# Refining silver with nitric acid cementing with copper



## Rreyes097 (Oct 3, 2016)

So this is my third refining of silver using nitric acid and cementing with copper. But this time I'm refining not just sterling silver but silver coins from Mexico Canada and even then us I believe. Many of these coins have 80% or as low as 72% silver content. So I put roughly 200 grounds this silver that I explained some of its Sterling most of it coins. Well after getting the distilled water and nitric acid in the hot plate it turned a reddish-brown color instead of the normal green or blue. Please advise.


----------



## Smack (Oct 3, 2016)

Did you check your material with a magnet?


----------



## Rreyes097 (Oct 3, 2016)

No i thought all the coins were silver and copper. Is that the problem? How do I fix it?


----------



## Rreyes097 (Oct 4, 2016)

Yup! I just pulled a rookie move. There is indeed a magnetic coin in there. But how do i fix it now?


----------



## Rreyes097 (Oct 4, 2016)

I put some magnetic coins in with my other silver coins and some sterling silver jewelry. Got a reddish brown solution. Removed coins but what do i do to clean this mess up?


----------



## Rreyes097 (Oct 4, 2016)

I filtered solution this far. Cleaned off silver and still filering solution when i came across this sediment of something i think might be cemented silver? I have to wash it but could it be cemented silver?


----------



## Barren Realms 007 (Oct 4, 2016)

Please try to keep your posts on the same subject in the same thread so they don't get scattered on the forum.


----------



## FrugalRefiner (Oct 4, 2016)

Rreyes097, I've combined your two threads on this problem.

Dave


----------



## Smack (Oct 4, 2016)

Your mistake presents your lack of knowledge as self evident. Stop processing stuff and read, read to gain knowledge. It's provided to you free of monetary expense right here on this forum.


----------



## Rreyes097 (Oct 5, 2016)

Thanks so much!


----------



## upcyclist (Oct 6, 2016)

It sounds (to me, i.e., this village idiot) like this might be an example of the Reactivity Table of Metals, something for you to read up on. The iron in your magnetic coin wants to be in solution more than the copper or silver, so it has pushed your copper out of solution, thus the brown sludge. 

Seniors members, feel free to chide me if I'm talking out my 4th point of contact.
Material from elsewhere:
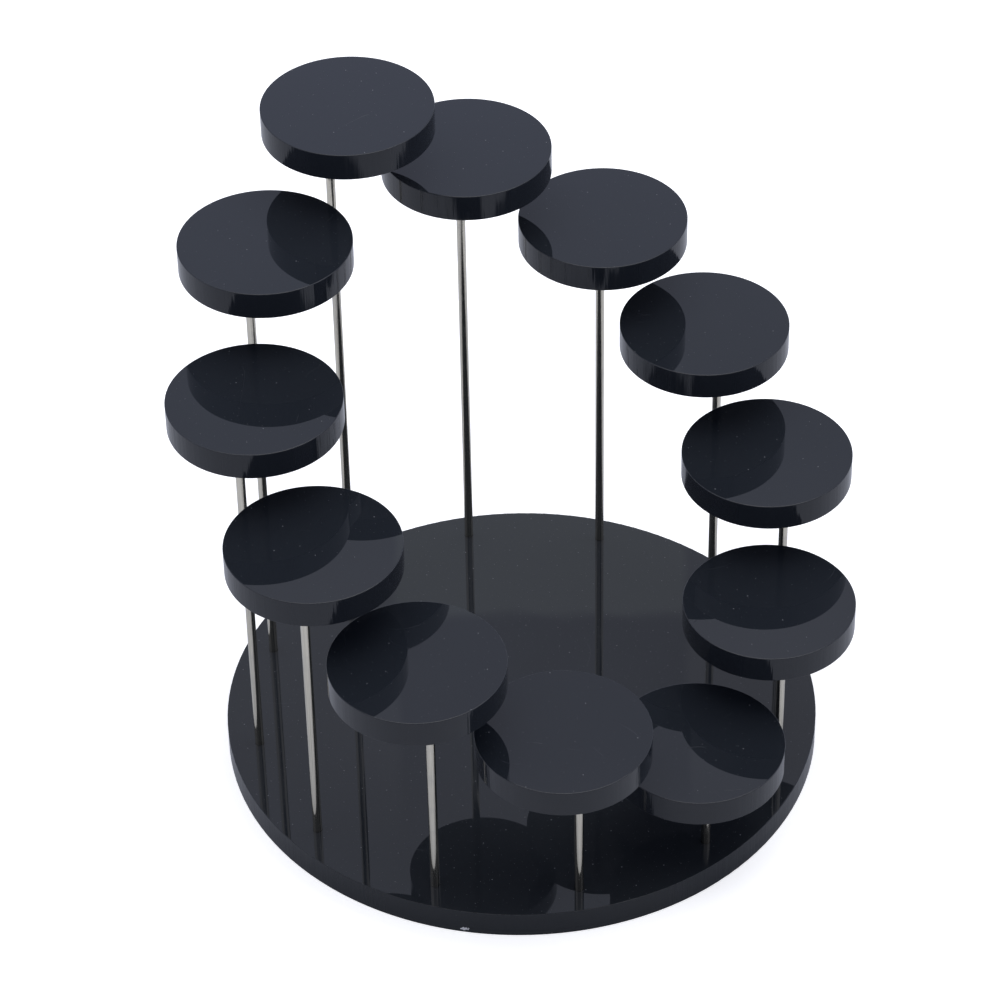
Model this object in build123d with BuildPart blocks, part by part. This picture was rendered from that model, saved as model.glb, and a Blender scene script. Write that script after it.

I can take it 

As an aside, most coin silver is 90% silver, 10% copper. The increased copper makes it both cheaper and more durable than sterling. 'Most' applies better to European, US, and Canadian coins than it does to those from other parts of the world. After having come back from sorting through my dad's stuff for an estate auction, I found some change from his days in Germany in the 50s. Some of the silver coins are only valued at their intrinsic/melt value, so they may well end up with my inquartation stock.


----------



## Rreyes097 (Oct 6, 2016)

Thanks for your response. I have done my reading although i just made the assumption that the coins that i thought were silver and copper were actually not. So therefore im left with this mess. I was hoping for some advice on how to clean it up. But i think i got it covered. Ill tell you what i did and maybe you can let me know if I missed something. I filtered the solution. Recovered my silver, which i rinsed thoroughly with distilled water. Now i have what looks to me like cemented silver. So i suppose i will rinse that? Or should i rinse it and then disolve in nitric acid and distilled water again? Then my final question is the red sludge. What should i do with it? Dipose of it properly? Orv is there PMs in it do you think?


----------



## kurtak (Oct 7, 2016)

Soak the silver cement (that has the red sludge in it) in some "dilute" HCl (2 - 3 parts D-water 1 part HCl)

that should dissolve the iron oxide without effecting the cemented silver

you can "warm" the dilute HCl soak "a bit" but don't heat it to hot or it may cause some of your silver cement to convert to silver chloride

wash/filter the now clean silver cement GOOD to wash out the HCl

dry & melt

Kurt


----------



## Rreyes097 (Oct 7, 2016)

Thank you for your help. It is greatly appreciated.


----------